Sin embargo, estos nuevos diestros, a pesar de su presumible metamorfosis, tienen que lidiar algo más que el coro femenino de Aída. Es verdad que desaparecerán del mapa los últimos románticos: ese duque que ya sólo aspira a ser bisagra, aquellos inefables ministros que uno siempre imaginaba vestidos de tunos, los ujieres ascendidos a subsecretarios en virtud de un rosario bien rezado..., en fin, toda la estirpe de poetas, acuarelistas, tañidores de gaita y bailarines de jota que componían la herencia de Franco. Pero las huestes idealistas seguirán intactas. La derecha en pleno, con sus empresarios de pistola al cinto, sus financieros sentados sobre trilita, sus asociaciones,de padres con bolsitas de cianuro en las encías, etcétera, van a formar el más admirable ejército que se haya visto desde la desaparición de la Guardia Blanca. Cruces, solios, carteras de pedidos, fajines, solares, bidones de petróleo, porras, condecoraciones..., en fin, el caótico decorado tras el que se parapetan los muertos vivientes.
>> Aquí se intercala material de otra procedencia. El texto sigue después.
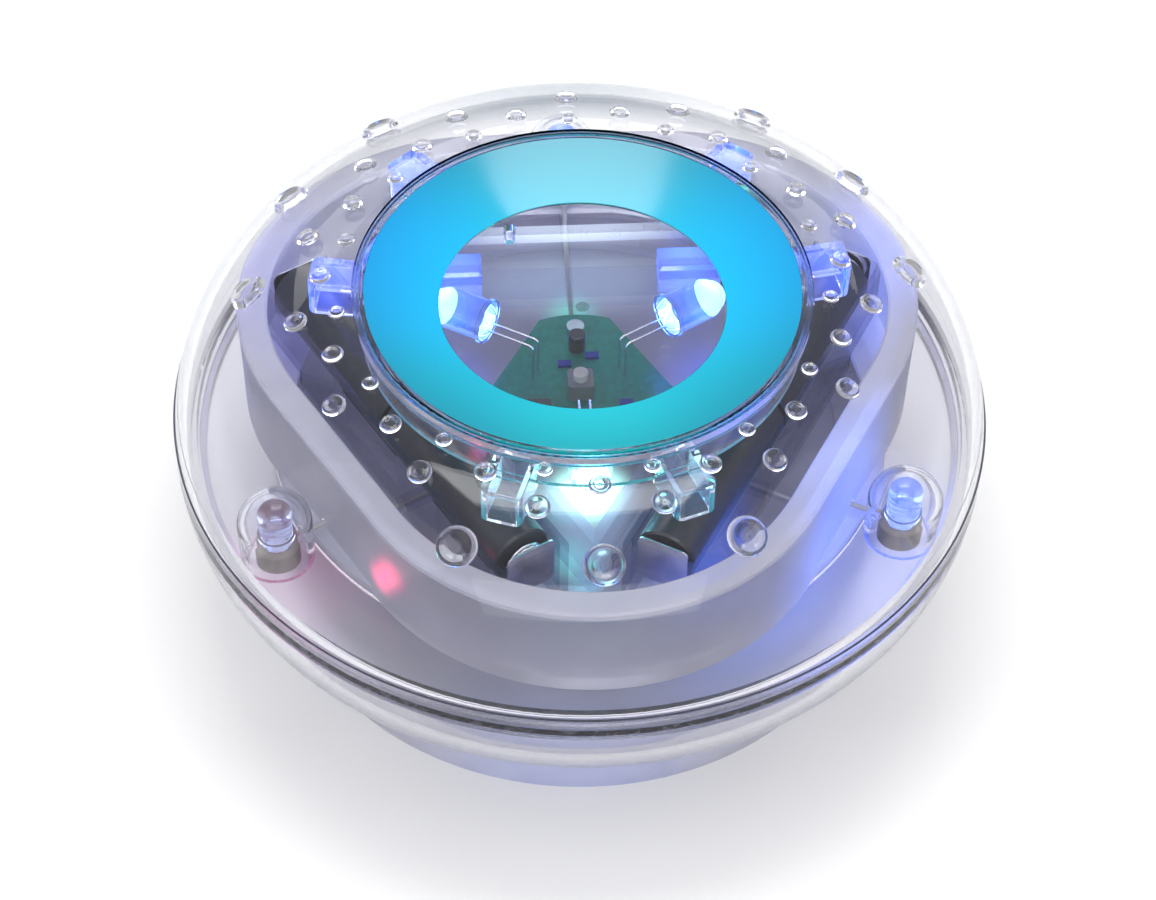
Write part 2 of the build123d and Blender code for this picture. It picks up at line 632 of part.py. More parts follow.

No podrán con ellos. Pero del mismo modo que Androcles conquista al león curándole una pata, o la niña asténica se libra de Frankestein ofreciéndole una florecilla, la derecha, si quiere sobrevivir, no tendrá más remedio que emplear su último grito poético. Si el señor Ferrer Salat no, pone una rosa (¿o es un clavel?) a los pies de Frankestein, el final de la película será azaroso. Y es que el Estado es el Estado, lo ocupe quien lo ocupe. Se me dirá que el señor Ferrer Salat carece de blondas guedejas, y que difícilmente puede permitirse un trasplante. Excusas. Les recuerdo que el señor Carrillo, hombre mucho más próximo a la imagen del macho que acaricia en sue¡íos nuestra clase dirigente, tuvo las agallas de salir a la calle con peluca rubia. Y, si no me equivoco, delante de una comisaría. El poder bien vale un teñido.